=== Problem ===
Return only the lines running from the line that holds "Model this object" to the line that holds "wasm.setup();", including both.

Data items
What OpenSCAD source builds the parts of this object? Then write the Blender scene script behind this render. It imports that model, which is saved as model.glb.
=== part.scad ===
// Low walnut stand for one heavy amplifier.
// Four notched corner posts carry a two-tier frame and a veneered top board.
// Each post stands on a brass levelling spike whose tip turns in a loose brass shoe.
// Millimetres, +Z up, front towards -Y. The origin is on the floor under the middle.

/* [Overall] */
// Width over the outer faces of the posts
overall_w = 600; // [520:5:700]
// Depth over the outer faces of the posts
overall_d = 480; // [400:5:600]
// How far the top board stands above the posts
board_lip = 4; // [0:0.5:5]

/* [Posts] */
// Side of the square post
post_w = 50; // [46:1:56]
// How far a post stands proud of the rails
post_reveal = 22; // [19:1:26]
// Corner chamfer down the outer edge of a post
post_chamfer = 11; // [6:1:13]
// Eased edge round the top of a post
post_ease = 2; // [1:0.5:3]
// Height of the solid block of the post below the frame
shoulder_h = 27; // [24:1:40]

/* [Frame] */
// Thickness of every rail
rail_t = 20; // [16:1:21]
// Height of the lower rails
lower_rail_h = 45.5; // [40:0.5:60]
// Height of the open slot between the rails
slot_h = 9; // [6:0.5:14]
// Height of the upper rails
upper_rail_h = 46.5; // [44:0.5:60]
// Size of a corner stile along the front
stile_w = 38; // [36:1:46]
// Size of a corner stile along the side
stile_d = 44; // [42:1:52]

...

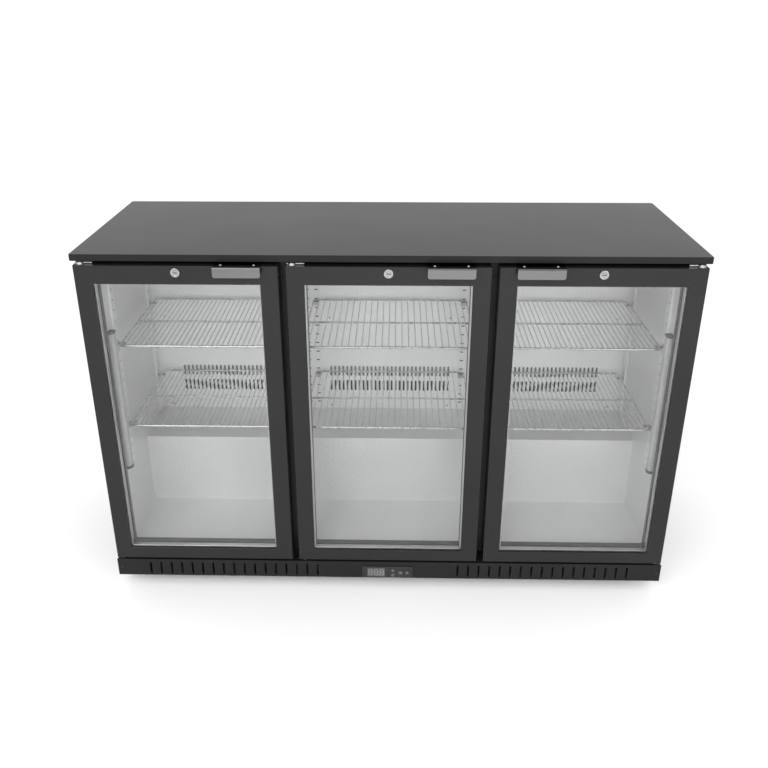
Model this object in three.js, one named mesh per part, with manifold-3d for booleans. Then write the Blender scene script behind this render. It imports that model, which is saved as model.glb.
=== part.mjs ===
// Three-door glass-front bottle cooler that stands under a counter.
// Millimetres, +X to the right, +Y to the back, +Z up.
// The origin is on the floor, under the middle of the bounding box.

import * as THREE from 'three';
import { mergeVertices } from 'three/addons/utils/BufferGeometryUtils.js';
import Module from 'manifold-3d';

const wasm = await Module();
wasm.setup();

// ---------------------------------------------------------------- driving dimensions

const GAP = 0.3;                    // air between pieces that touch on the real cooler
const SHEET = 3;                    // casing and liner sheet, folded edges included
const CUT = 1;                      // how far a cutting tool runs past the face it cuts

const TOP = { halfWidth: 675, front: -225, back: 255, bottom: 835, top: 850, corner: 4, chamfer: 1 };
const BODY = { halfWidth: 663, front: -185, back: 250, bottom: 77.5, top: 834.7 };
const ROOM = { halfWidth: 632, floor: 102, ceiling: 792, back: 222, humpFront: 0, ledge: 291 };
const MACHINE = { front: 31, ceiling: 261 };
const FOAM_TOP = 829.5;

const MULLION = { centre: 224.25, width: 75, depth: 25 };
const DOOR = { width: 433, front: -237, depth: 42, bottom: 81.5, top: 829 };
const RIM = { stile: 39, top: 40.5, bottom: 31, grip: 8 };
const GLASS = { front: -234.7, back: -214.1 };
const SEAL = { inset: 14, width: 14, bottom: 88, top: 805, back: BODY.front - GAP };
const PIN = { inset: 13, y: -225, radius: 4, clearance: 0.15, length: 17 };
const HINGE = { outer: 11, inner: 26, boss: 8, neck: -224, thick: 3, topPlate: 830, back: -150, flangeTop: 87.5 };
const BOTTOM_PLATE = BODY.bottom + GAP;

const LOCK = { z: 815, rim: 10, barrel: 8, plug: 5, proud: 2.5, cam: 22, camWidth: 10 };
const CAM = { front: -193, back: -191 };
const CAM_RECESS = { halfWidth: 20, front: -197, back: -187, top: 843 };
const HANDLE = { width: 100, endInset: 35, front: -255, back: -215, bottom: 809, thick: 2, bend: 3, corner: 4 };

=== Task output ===
Model this object in three.js, one named mesh per part, with manifold-3d for booleans. Then write the Blender scene script behind this render. It imports that model, which is saved as model.glb.
=== part.mjs ===
// Three-door glass-front bottle cooler that stands under a counter.
// Millimetres, +X to the right, +Y to the back, +Z up.
// The origin is on the floor, under the middle of the bounding box.

import * as THREE from 'three';
import { mergeVertices } from 'three/addons/utils/BufferGeometryUtils.js';
import Module from 'manifold-3d';

const wasm = await Module();
wasm.setup();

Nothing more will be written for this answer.